DATA SECTION -
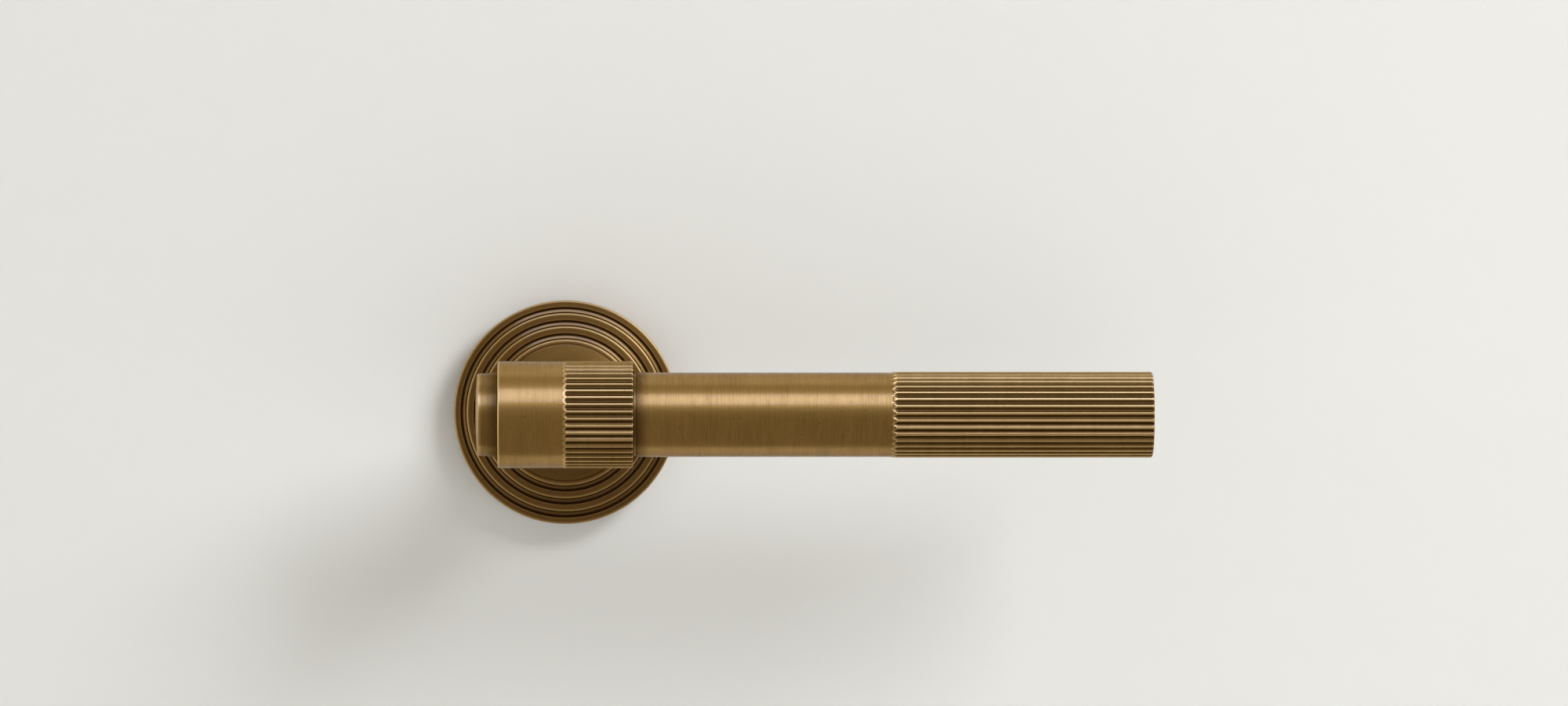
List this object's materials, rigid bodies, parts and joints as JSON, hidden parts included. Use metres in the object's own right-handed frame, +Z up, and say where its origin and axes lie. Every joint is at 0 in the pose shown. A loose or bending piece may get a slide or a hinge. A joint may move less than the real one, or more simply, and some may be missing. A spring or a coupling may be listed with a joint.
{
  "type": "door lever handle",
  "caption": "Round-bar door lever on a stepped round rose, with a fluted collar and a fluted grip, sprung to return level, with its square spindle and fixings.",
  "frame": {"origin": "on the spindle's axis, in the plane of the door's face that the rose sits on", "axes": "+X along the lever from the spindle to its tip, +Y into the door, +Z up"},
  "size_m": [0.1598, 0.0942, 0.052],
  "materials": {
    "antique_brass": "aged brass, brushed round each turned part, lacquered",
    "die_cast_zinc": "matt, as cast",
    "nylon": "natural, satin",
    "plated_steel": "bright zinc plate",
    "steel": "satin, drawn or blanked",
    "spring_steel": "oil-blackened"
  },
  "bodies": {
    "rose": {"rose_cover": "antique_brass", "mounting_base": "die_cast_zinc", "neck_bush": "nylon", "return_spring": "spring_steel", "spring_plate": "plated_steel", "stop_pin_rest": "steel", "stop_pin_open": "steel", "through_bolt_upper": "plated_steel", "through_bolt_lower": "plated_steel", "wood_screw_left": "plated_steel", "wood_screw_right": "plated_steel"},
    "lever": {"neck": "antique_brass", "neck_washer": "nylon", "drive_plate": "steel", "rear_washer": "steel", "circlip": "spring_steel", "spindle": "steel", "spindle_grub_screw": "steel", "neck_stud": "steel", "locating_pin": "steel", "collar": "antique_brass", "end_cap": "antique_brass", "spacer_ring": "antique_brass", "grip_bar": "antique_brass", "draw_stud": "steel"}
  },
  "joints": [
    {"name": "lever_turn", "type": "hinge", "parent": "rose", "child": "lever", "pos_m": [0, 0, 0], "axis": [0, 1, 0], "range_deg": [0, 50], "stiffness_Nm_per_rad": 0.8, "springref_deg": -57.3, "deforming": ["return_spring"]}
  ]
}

EXERCISE DESCRIPTION - Extract the complete listing above, reproducing each line exactly.

WRITTEN REPLY -
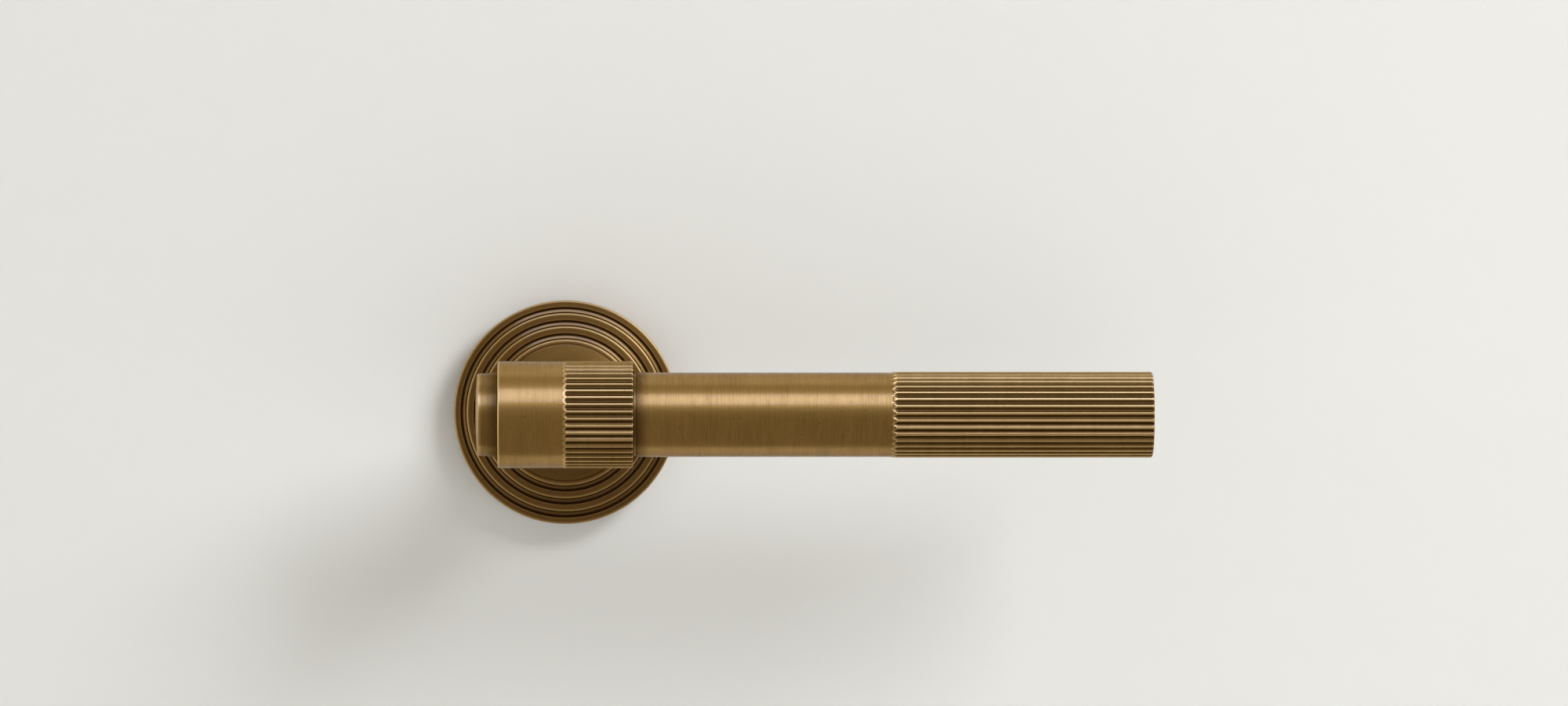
List this object's materials, rigid bodies, parts and joints as JSON, hidden parts included. Use metres in the object's own right-handed frame, +Z up, and say where its origin and axes lie. Every joint is at 0 in the pose shown. A loose or bending piece may get a slide or a hinge. A joint may move less than the real one, or more simply, and some may be missing. A spring or a coupling may be listed with a joint.
{
  "type": "door lever handle",
  "caption": "Round-bar door lever on a stepped round rose, with a fluted collar and a fluted grip, sprung to return level, with its square spindle and fixings.",
  "frame": {"origin": "on the spindle's axis, in the plane of the door's face that the rose sits on", "axes": "+X along the lever from the spindle to its tip, +Y into the door, +Z up"},
  "size_m": [0.1598, 0.0942, 0.052],
  "materials": {
    "antique_brass": "aged brass, brushed round each turned part, lacquered",
    "die_cast_zinc": "matt, as cast",
    "nylon": "natural, satin",
    "plated_steel": "bright zinc plate",
    "steel": "satin, drawn or blanked",
    "spring_steel": "oil-blackened"
  },
  "bodies": {
    "rose": {"rose_cover": "antique_brass", "mounting_base": "die_cast_zinc", "neck_bush": "nylon", "return_spring": "spring_steel", "spring_plate": "plated_steel", "stop_pin_rest": "steel", "stop_pin_open": "steel", "through_bolt_upper": "plated_steel", "through_bolt_lower": "plated_steel", "wood_screw_left": "plated_steel", "wood_screw_right": "plated_steel"},
    "lever": {"neck": "antique_brass", "neck_washer": "nylon", "drive_plate": "steel", "rear_washer": "steel", "circlip": "spring_steel", "spindle": "steel", "spindle_grub_screw": "steel", "neck_stud": "steel", "locating_pin": "steel", "collar": "antique_brass", "end_cap": "antique_brass", "spacer_ring": "antique_brass", "grip_bar": "antique_brass", "draw_stud": "steel"}
  },
  "joints": [
    {"name": "lever_turn", "type": "hinge", "parent": "rose", "child": "lever", "pos_m": [0, 0, 0], "axis": [0, 1, 0], "range_deg": [0, 50], "stiffness_Nm_per_rad": 0.8, "springref_deg": -57.3, "deforming": ["return_spring"]}
  ]
}